- [EXERCISE INSTRUCTIONS] Reproduce the entries from their first line up to and including the line with "thenar_reach = 21; // [16:0.5:24]". Leave out everything after it.

- [RECORDS SHOWN]
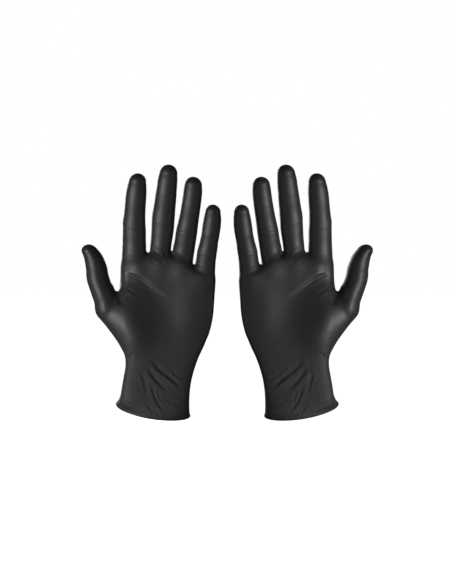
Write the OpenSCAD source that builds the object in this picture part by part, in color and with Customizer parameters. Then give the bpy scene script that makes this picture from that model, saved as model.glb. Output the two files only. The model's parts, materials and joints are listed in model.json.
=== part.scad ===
// A pair of disposable dipped-film gloves, held in the shape they have when worn.
// Left glove's cuff opening is centred on the origin. X runs from the left glove to the
// right glove, Z runs up towards the fingertips, and both palms face -Y.
// A real glove is one seamless film. Here it is divided where it bends, so every stall
// of the glove is a closed, hollow solid that turns on the joint below it.

/* [Pair] */
// Distance between the middles of the two cuff openings
pair_spacing = 140.4; // [138:0.1:300]

/* [Film] */
// Wall that stands in for the dipped film, which is 0.12 mm thick
film = 1; // [0.8:0.1:1.2]
// Clearance between two stalls where one turns inside the other
running_gap = 0.35; // [0.3:0.05:0.5]
// Thickness of the bead rolled at the end of the cuff
bead_d = 2.6; // [2:0.1:3]

/* [Cuff] */
// Height of the wrist joint above the middle of the cuff opening
wrist_height = 45; // [42:1:48]
// Slope of the cuff opening from the thumb side down to the little finger side
opening_fall = 0.18; // [0.1:0.01:0.2]
// Slope of the cuff opening from the back of the hand down to the palm
opening_dip = 0.26; // [0.1:0.01:0.3]
// How far the last centimetre of the cuff flares on the thumb side
flare = 3.2; // [0:0.1:4]

/* [Hand] */
// Height of the thenar swelling at the base of the thumb
thenar_rise = 11; // [6:0.5:13]
// Radius that the thenar swelling fades out over
thenar_reach = 21; // [16:0.5:24]

/* [Movement] */
// How far a finger folds at its root
root_range = 60; // [30:5:60]
// How far a finger folds at its middle joint
middle_range = 85; // [45:5:85]
// Share of the middle joint's fold that the end joint follows
end_share = 0.6; // [0.3:0.1:0.6]
// How far the thumb folds at its root
thumb_root_range = 35; // [10:5:35]
// How far the thumb folds at its end joint
thumb_end_range = 50; // [10:5:55]

/* [Index finger] */
// Root joint: across, height
index_root = [-17.8, 146]; // [-60:0.1:160]
// Lengths of the three stalls
index_lengths = [26.6, 25, 25.2]; // [15:0.1:35]
// Radii at the root, middle joint, end joint and tip
index_radii = [10.7, 10.4, 9.4, 8.4]; // [6:0.1:12]
// Lean towards the little finger
index_lean = 3; // [0:0.5:6]

/* [Middle finger] */
// Root joint: across, height
middle_root = [7, 149]; // [-60:0.1:160]
// Lengths of the three stalls
middle_lengths = [26.4, 28, 28.2]; // [15:0.1:35]
// Radii at the root, middle joint, end joint and tip
middle_radii = [10.1, 10.1, 9.3, 8.5]; // [6:0.1:12]
// Lean towards the little finger
middle_lean = 6; // [3:0.5:8]

/* [Ring finger] */
// Root joint: across, height
ring_root = [28.2, 144]; // [-60:0.1:160]
// Lengths of the three stalls
ring_lengths = [24.2, 25.6, 26.2]; // [15:0.1:35]
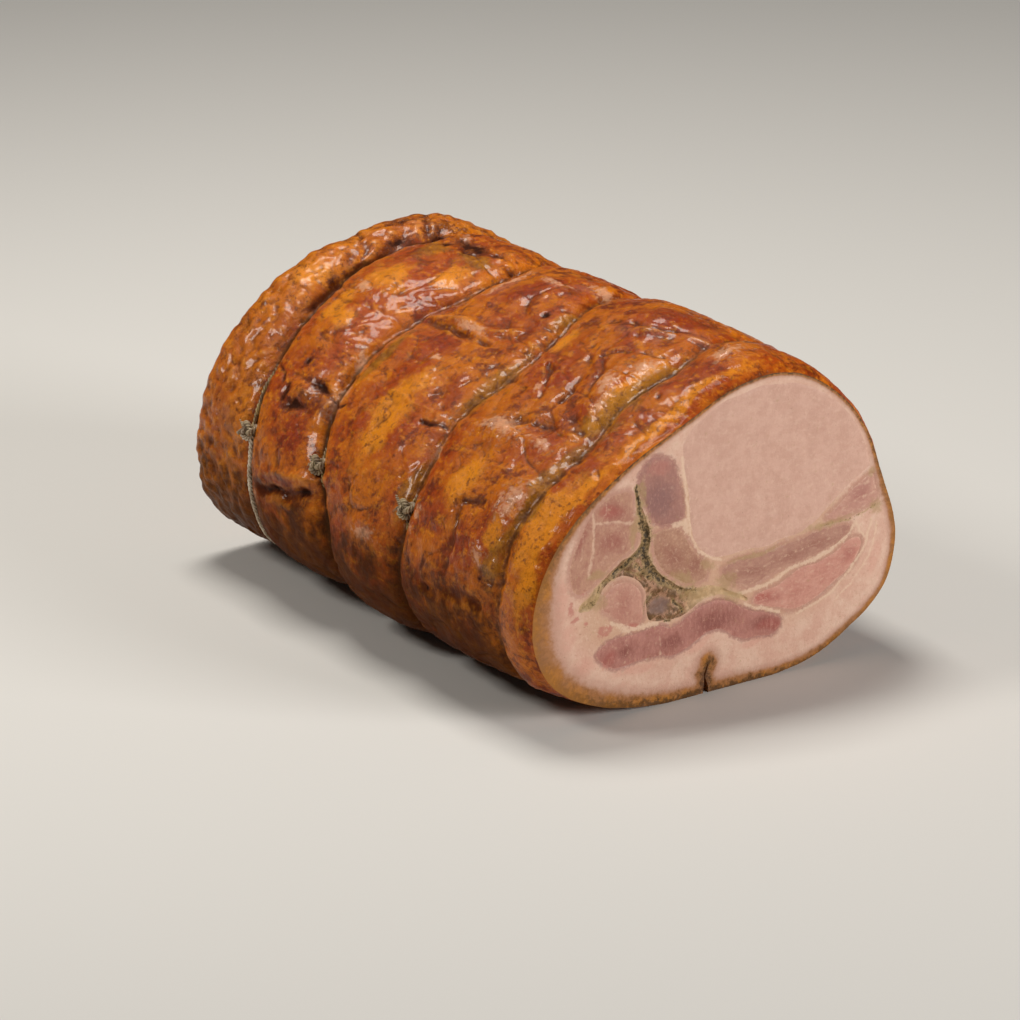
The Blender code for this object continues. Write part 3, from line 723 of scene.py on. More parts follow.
def tint(girth, along, patches, seed, hidden):
    """Strongest of some patches at each point, with more by chance on the hidden side."""
    sow = np.random.default_rng(seed)
    more = [
        (sow.uniform(320, 530), sow.uniform(CUT_Y, RIM_START), *sow.uniform(5, 20, 2), 0)
        for _ in range(hidden)
    ]
    wobble_g = girth + 3.0 * cloudy(girth, along, 9, seed)
    wobble_y = along + 3.0 * cloudy(girth, along, 9, seed + 1)
    total = np.zeros_like(girth)
    for patch in list(patches) + more:
        total = np.maximum(total, in_patch(wobble_g, wobble_y, patch))
    return total


def string_burn(girth, along):
    """How burnt the skin is in the grooves of the strings."""
    total = np.zeros_like(girth)
    for number in range(4):
        away = along - tie_line(number, girth) + 0.9 * cloudy(girth, along, 4, 45)
        width = 1.9 + 0.7 * cloudy(girth, along, 8, 46)
        if number == LAST_TIE:
            width += 0.9 * smooth_step(girth, 200, 240)
        total = np.maximum(total, round_girth(TIE_BURNS[number], girth) * np.exp(-((away / width) ** 2)))
    return total


skin_tints = {
    "pale_film": tint(skin_girth, skin_along, PALE_FILMS_AND_SHEEN, 31, 12),
    "golden": tint(skin_girth, skin_along, GOLDEN_AND_PAINTED_LIGHT, 33, 8),
    "reddened": tint(skin_girth, skin_along, REDDENED, 35, 10),
    "olive": tint(skin_girth, skin_along, OLIVE, 37, 8),
    "lilac": tint(skin_girth, skin_along, LILAC_SHEEN, 39, 3),
    "burnt": skin_burnt_and_crease_shade,
    "string_burn": string_burn(skin_girth, skin_along),
    "fine_hollow": fine_hollow,
    "wide_hollow": wide_hollow,
    "far_band": smooth_step(skin_along - tie_line(LAST_TIE, skin_girth), -2, 6),
    "seam_side": np.exp(-((from_seam(skin_girth) / 4.5) ** 2)),
    # The lower sides of the roll, where the base colour gets painted shade and the gloss is duller.
    "under_side": (1 - smooth_step(GIRTH / 2 - np.abs(skin_girth - GIRTH / 2), 100, 165))
    * smooth_step(skin_along, CUT_Y + 12, CUT_Y + 35),
    "sliced_edge": 1 - smooth_step(skin_along, CUT_Y + 5, CUT_Y + 18),
}


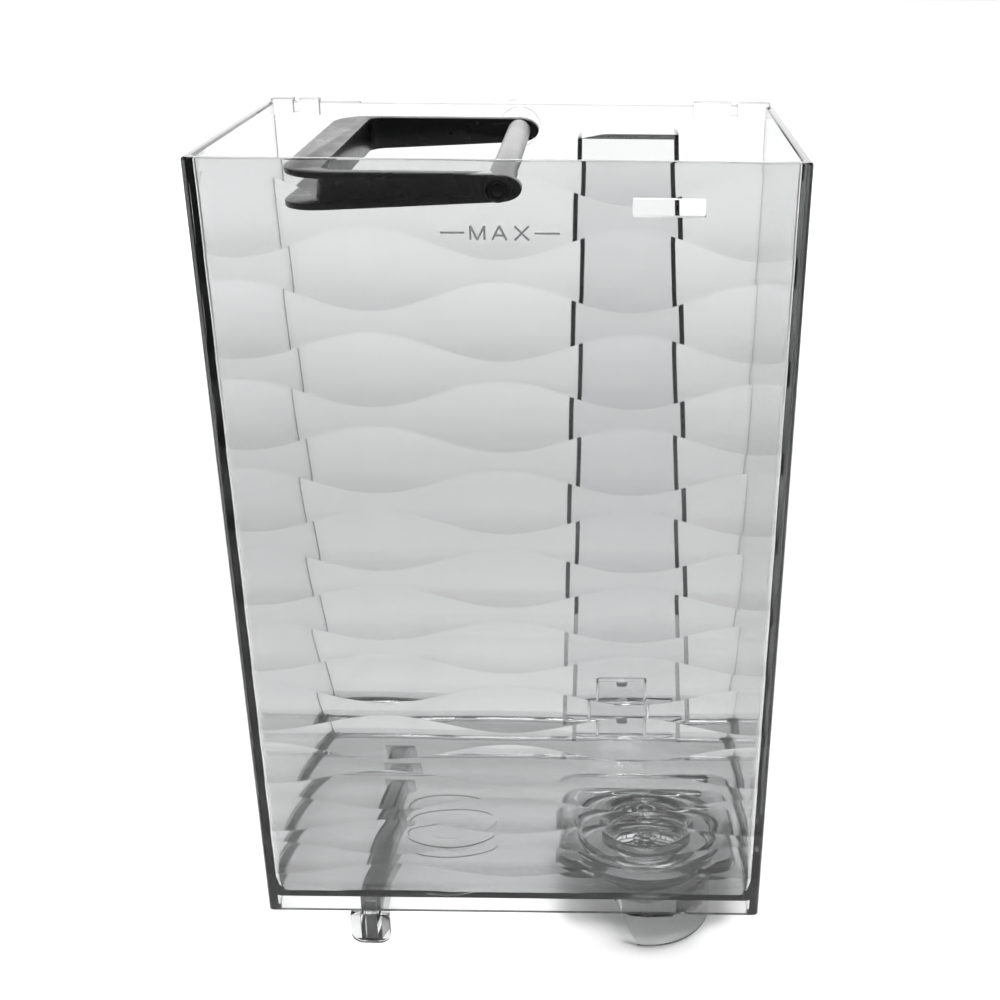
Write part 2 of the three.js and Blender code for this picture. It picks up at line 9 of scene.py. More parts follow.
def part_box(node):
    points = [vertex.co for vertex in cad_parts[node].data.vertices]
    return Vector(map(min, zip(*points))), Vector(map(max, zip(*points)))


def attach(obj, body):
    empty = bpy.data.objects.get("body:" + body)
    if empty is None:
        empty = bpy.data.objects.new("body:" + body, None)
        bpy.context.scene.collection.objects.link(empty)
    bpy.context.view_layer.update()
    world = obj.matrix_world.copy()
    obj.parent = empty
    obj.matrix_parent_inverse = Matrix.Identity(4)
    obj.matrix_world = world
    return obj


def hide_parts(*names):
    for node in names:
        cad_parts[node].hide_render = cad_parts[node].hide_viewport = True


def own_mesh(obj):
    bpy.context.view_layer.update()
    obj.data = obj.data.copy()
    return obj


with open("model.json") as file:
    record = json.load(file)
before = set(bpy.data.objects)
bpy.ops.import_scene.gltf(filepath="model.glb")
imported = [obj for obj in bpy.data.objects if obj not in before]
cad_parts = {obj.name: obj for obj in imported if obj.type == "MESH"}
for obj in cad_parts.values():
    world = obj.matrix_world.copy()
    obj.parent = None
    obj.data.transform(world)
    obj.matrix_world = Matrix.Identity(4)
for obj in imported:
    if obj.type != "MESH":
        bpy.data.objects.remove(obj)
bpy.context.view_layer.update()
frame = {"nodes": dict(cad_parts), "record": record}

# The clear water tank of a compact dehumidifier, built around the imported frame. Shapes are worked out in
# millimetres and scaled to metres when they are done.
MM = 0.001
REACH = 13.0  # how far a cutter reaches past the face it goes through

# ---- dimensions, from the frame ------------------------------------------------------------------------
TANK_LOW, TANK_HIGH = (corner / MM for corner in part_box("tank_body"))
LUG_RISE = 1.0
RIM_Z = TANK_HIGH.z - LUG_RISE
SKIRT_Z = TANK_LOW.z
HALF_X = TANK_HIGH.x
HALF_Y = TANK_HIGH.y
DRAFT = 1.0
WALL = 2.4
FLOOR_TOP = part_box("housing_gasket")[0].z / MM - 0.2
FLOOR_THICKNESS = 2.2
FILLET = 7.0
SIDE_FILLET_SHARE = 0.3
CORNER_R = 1.6
INNER_CORNER_R = 2.0
AXLE_LOW, AXLE_HIGH = (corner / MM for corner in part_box("handle_axle"))
PIVOT_Z = (AXLE_LOW.z + AXLE_HIGH.z) / 2
PIVOT_X = (AXLE_LOW.x + AXLE_HIGH.x) / 2
VALVE_X = sum(corner.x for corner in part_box("valve_nut")) / 2 / MM
VALVE_Y = sum(corner.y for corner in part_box("valve_nut")) / 2 / MM

# ---- meshes --------------------------------------------------------------------------------------------


def new_object(name, verts, faces):
    mesh = bpy.data.meshes.new(name)
    mesh.from_pydata(verts, [], faces)
    bm = bmesh.new()
    bm.from_mesh(mesh)
    bmesh.ops.recalc_face_normals(bm, faces=bm.faces)
    bm.to_mesh(mesh)
    bm.free()
    obj = bpy.data.objects.new(name, mesh)
    bpy.context.scene.collection.objects.link(obj)
    return obj


def apply_modifiers(obj):
    bpy.context.view_layer.update()
    depsgraph = bpy.context.evaluated_depsgraph_get()
    mesh = bpy.data.meshes.new_from_object(obj.evaluated_get(depsgraph))
    old = obj.data
    obj.modifiers.clear()
    obj.data = mesh
    bpy.data.meshes.remove(old)


def combine(target, tool, operation):
    modifier = target.modifiers.new("combine", "BOOLEAN")
    modifier.operation = operation
    modifier.solver = "EXACT"
    modifier.material_mode = "TRANSFER"
    modifier.object = tool
    apply_modifiers(target)
    bpy.data.objects.remove(tool)


def cut(target, *tools):
    for tool in tools:
        combine(target, tool, "DIFFERENCE")


def join(target, *tools):
    for tool in tools:
        combine(target, tool, "UNION")


def rounded_loop(x0, x1, y0, y1, r, steps=8, hold=0.6):
    """An anticlockwise rounded rectangle, with a point just past each arc so that the flats stay flat."""
    corners = ((x1 - r, y1 - r), (x0 + r, y1 - r), (x0 + r, y0 + r), (x1 - r, y0 + r))
    points = []
    for quarter, (cx, cy) in enumerate(corners):
        arc = [(quarter + i / steps) * math.pi / 2 for i in range(steps + 1)]
        ring = [(cx + r * math.cos(a), cy + r * math.sin(a)) for a in arc]
        before = (ring[0][0] + hold * math.sin(arc[0]), ring[0][1] - hold * math.cos(arc[0]))
        after = (ring[-1][0] - hold * math.sin(arc[-1]), ring[-1][1] + hold * math.cos(arc[-1]))
        points += [before, *ring, after]
    return points


def loft(name, levels):
    """A closed skin over a stack of loops with equal point counts: [(z, loop), ...]."""
    count = len(levels[0][1])
    verts = [(x, y, z) for z, loop in levels for x, y in loop]
    faces = []
    for level in range(len(levels) - 1):
        for i in range(count):
            a = level * count + i
            b = level * count + (i + 1) % count
            faces.append((a, b, b + count, a + count))
    faces.append(tuple(reversed(range(count))))
    faces.append(tuple(range(len(verts) - count, len(verts))))
    return new_object(name, verts, faces)


def block(x0, x1, y0, y1, z0, z1, bevel=0.0):
    verts = [(x, y, z) for z in (z0, z1) for x, y in ((x0, y0), (x1, y0), (x1, y1), (x0, y1))]
    faces = [(3, 2, 1, 0), (4, 5, 6, 7), (0, 1, 5, 4), (1, 2, 6, 5), (2, 3, 7, 6), (3, 0, 4, 7)]
    obj = new_object("block", verts, faces)
    if bevel:
        modifier = obj.modifiers.new("bevel", "BEVEL")
        modifier.width = bevel
        modifier.segments = 3
        apply_modifiers(obj)
    return obj


def turned(profile, axis_x, axis_other, axis="z", segments=64):
    """A closed (radius, height) profile turned about an upright axis, or about one along Y."""
    verts = []
    for i in range(segments):
        a = 2 * math.pi * i / segments
        for r, h in profile:
            u = axis_x + r * math.cos(a)
            v = axis_other + r * math.sin(a)
            verts.append((u, v, h) if axis == "z" else (u, h, v))
    count = len(profile)
    faces = []
    for i in range(segments):
        j = (i + 1) % segments
        for k in range(count):
            m = (k + 1) % count
            faces.append((i * count + k, j * count + k, j * count + m, i * count + m))
    return new_object("turned", verts, faces)


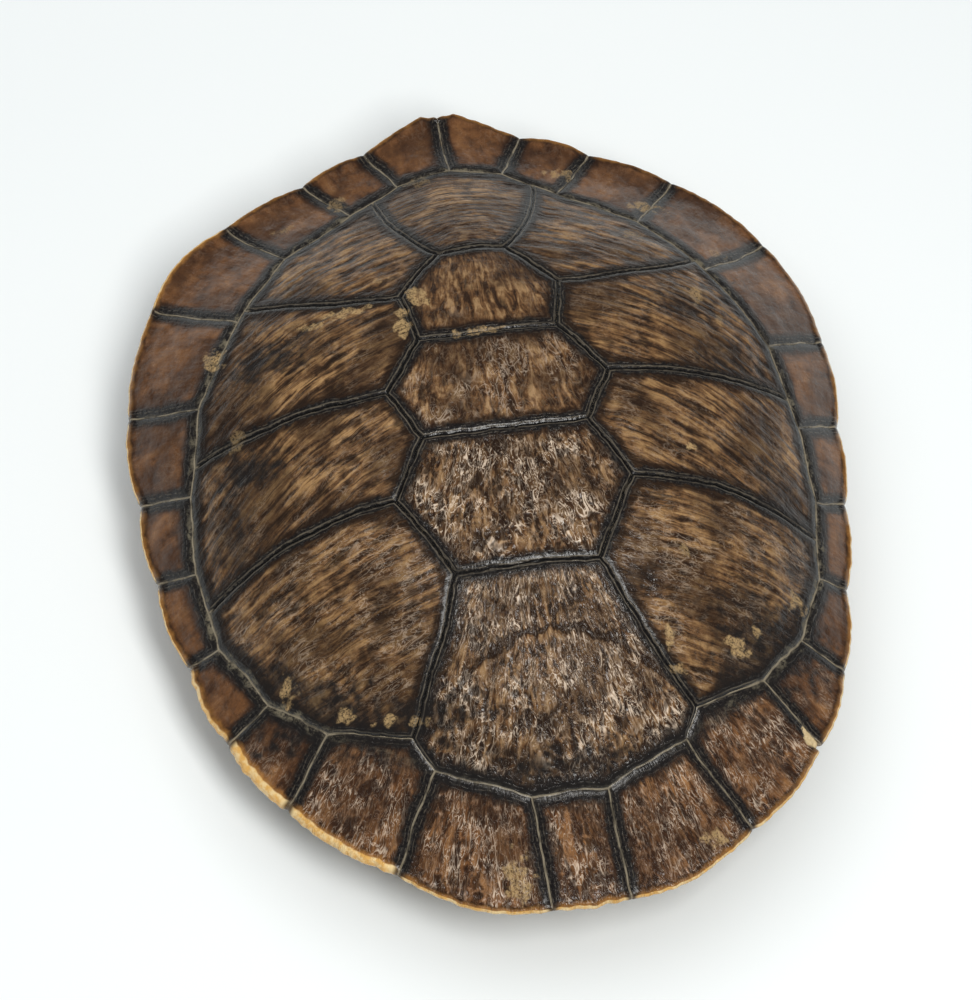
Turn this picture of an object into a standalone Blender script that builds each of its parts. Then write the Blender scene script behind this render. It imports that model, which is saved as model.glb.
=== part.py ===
"""A freshwater turtle's whole shell: two bony halves, each under its own horny scutes.

Plan positions are millimetres from the middle of the carapace. The head end is towards -Y, the tail
towards +Y, +Z is up, and z = 0 is the surface that the shell rests on. The left half mirrors the right.
"""

import math

import bmesh
import bpy
import numpy as np
from mathutils import Vector
from mathutils.geometry import delaunay_2d_cdt

MM = 0.001

# ---- driving dimensions, mm ----
RIM_LEVEL = 28.0          # the carapace's rim above the table
FRONT_RIM_LIFT = 4.0      # how much higher the rim stands over the neck
DOME_RISE = 46.0          # crown above the rim
HALF_LENGTH = 112.5
HEAD_SKEW = 7.5           # the head end leans to +X by this much
SCUTE_THICK = 1.2
SEAM_GAP = 0.3
CARAPACE_BONE = 4.0       # thickness of the domed bone
PLASTRON_BONE = 2.8
SCALLOP = 0.8             # how far each marginal scute bulges past the smooth rim
LOBE_FULLNESS = 0.3       # the same at the tail's two straighter lobes, as a share
RIM_RADIUS = 95.0         # mean radius of the rim, which sets each marginal's own curve
BRIDGE_DROP = 4.0         # the marginals' lower edge below the rim, over the bridge
FREE_EDGE_DEPTH = 9.0     # thickness of the free edge at its lower inner side
UNDERSIDE_REACH = 0.35    # where the marginals end below, as a share of the way from ring seam to rim
PLASTRON_FLAT = 46.0      # half width of the plastron's flat middle
LOBE_UPTURN = 5.0         # the plastron's front and rear ends curve up by this much
POINT_SPACING = 10.0      # between points along a seam and inside a scute
RING_SPACING = 7.0        # the same along the ring seam, and finer at the tail's two lobes
TAIL_SPACING = 4.0

SCUTE_DEPTH = (0.0, SCUTE_THICK)
BONE_TOP = SCUTE_THICK + SEAM_GAP
CARAPACE_DEPTH = (BONE_TOP, BONE_TOP + CARAPACE_BONE)
PLASTRON_DEPTH = (BONE_TOP, BONE_TOP + PLASTRON_BONE)

# Seams between marginal scutes, right side, head to tail: at the rim, and at the ring seam inside it.
RIM_SEAMS = [(9.9, -111.5), (44.6, -97.8), (67.8, -77.8), (78.9, -58.4), (84.9, -36.3), (89.6, -12.5),
             (91.6, 9.6), (92.2, 34.6), (81.8, 65.2), (60.3, 87.0), (39.0, 97.8), (21.5, 105.7), (0.0, 113.0)]
RING_SEAMS = [(9.5, -88.0), (31.5, -78.4), (55.0, -64.7), (67.8, -53.5), (77.0, -35.9), (80.3, -15.5),
              (79.0, 4.3), (74.4, 26.5), (61.5, 49.7), (46.8, 69.3), (27.7, 82.3), (14.3, 91.0), (0.0, 93.5)]
TAIL_LOBE = (4.5, 115.6)  # the rearmost point of each last marginal
NUCHAL_FRONT = (0.0, -112.8)
NUCHAL_REAR = (0.0, -87.6)
MIDDLE_Y = 0.5 * (TAIL_LOBE[1] + NUCHAL_FRONT[1])

# Where a costal or vertebral seam runs into the ring seam, keyed by the marginal that it meets.
RING_FORKS = {2: (35.3, -71.0), 5: (78.5, -26.0), 7: (77.3, 11.0), 9: (59.5, 53.0), 11: (21.5, 86.0)}

# Corners of the vertebral scutes: sN is the side point of vertebral N, nM the front corner of vertebral N.
SPINE = {"n1": (18.0, -36.3), "s2": (29.7, -15.6), "n2": (20.8, -0.3), "s3": (28.0, 13.0),
         "n3": (17.6, 27.8), "s4": (20.5, 42.8), "n4": (9.0, 57.2)}

# Sideways bow of a seam, mm to the left of its direction.
SEAM_BOW = {("s2", "f5"): 2.0, ("s3", "f7"): 0.5, ("s4", "f9"): -2.0, ("n4", "f11"): -2.5, ("n1", "f2"): -1.0}

# Plastron, right side, head to tail: outline and where each cross seam meets the midline.
LOBE_FRONT = [(0.0, -97.0), (8.0, -96.5), (25.0, -94.0), (38.0, -84.0), (45.0, -67.0)]
AXILLA, INGUEN = (47.0, -50.0), (45.0, 34.0)
WING_Y = (-41.0, -9.0, 24.0)
LOBE_REAR = [(42.0, 55.0), (36.0, 70.0), (24.0, 89.0), (0.0, 77.0)]
MIDLINE_Y = {"intergular": -68.0, "humeral": -44.0, "pectoral": -14.0, "abdominal": 22.0, "femoral": 54.0}
GULAR_NOTCH = (7.0, -76.0)

COLOURS = {
    "vertebral": ((0.105, 0.058, 0.028), 0.38), "costal": ((0.095, 0.050, 0.025), 0.40),
    "marginal": ((0.120, 0.058, 0.026), 0.36), "nuchal": ((0.100, 0.055, 0.030), 0.38),
    "plastral": ((0.430, 0.300, 0.140), 0.45), "bone": ((0.640, 0.560, 0.400), 0.62),
}


# ---- plan geometry ----
def edge(start, end, bow=0.0, spacing=POINT_SPACING):
    """Points from start up to but not including end, bowed to the left by bow at the middle."""
    start, end = np.array(start), np.array(end)
    along = end - start
    length = np.hypot(*along)
    left = np.array((-along[1], along[0])) / length
    steps = max(1, round(length / spacing))
    shares = np.arange(steps) / steps
    return [tuple(start + along * s + left * 4 * bow * s * (1 - s)) for s in shares]


def ring_edge(start, end):
    """Points along the ring seam from start up to but not including end."""
    at_tail = RING_SEAMS[-1] in (start, end)
    return edge(start, end, 0.0, TAIL_SPACING if at_tail else RING_SPACING)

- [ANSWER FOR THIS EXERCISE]
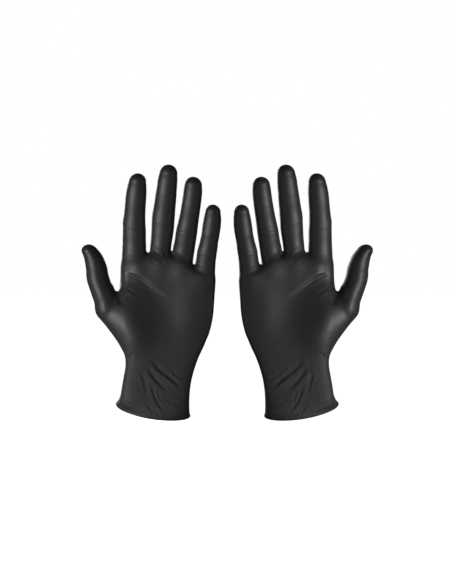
Write the OpenSCAD source that builds the object in this picture part by part, in color and with Customizer parameters. Then give the bpy scene script that makes this picture from that model, saved as model.glb. Output the two files only. The model's parts, materials and joints are listed in model.json.
=== part.scad ===
// A pair of disposable dipped-film gloves, held in the shape they have when worn.
// Left glove's cuff opening is centred on the origin. X runs from the left glove to the
// right glove, Z runs up towards the fingertips, and both palms face -Y.
// A real glove is one seamless film. Here it is divided where it bends, so every stall
// of the glove is a closed, hollow solid that turns on the joint below it.

/* [Pair] */
// Distance between the middles of the two cuff openings
pair_spacing = 140.4; // [138:0.1:300]

/* [Film] */
// Wall that stands in for the dipped film, which is 0.12 mm thick
film = 1; // [0.8:0.1:1.2]
// Clearance between two stalls where one turns inside the other
running_gap = 0.35; // [0.3:0.05:0.5]
// Thickness of the bead rolled at the end of the cuff
bead_d = 2.6; // [2:0.1:3]

/* [Cuff] */
// Height of the wrist joint above the middle of the cuff opening
wrist_height = 45; // [42:1:48]
// Slope of the cuff opening from the thumb side down to the little finger side
opening_fall = 0.18; // [0.1:0.01:0.2]
// Slope of the cuff opening from the back of the hand down to the palm
opening_dip = 0.26; // [0.1:0.01:0.3]
// How far the last centimetre of the cuff flares on the thumb side
flare = 3.2; // [0:0.1:4]

/* [Hand] */
// Height of the thenar swelling at the base of the thumb
thenar_rise = 11; // [6:0.5:13]
// Radius that the thenar swelling fades out over
thenar_reach = 21; // [16:0.5:24]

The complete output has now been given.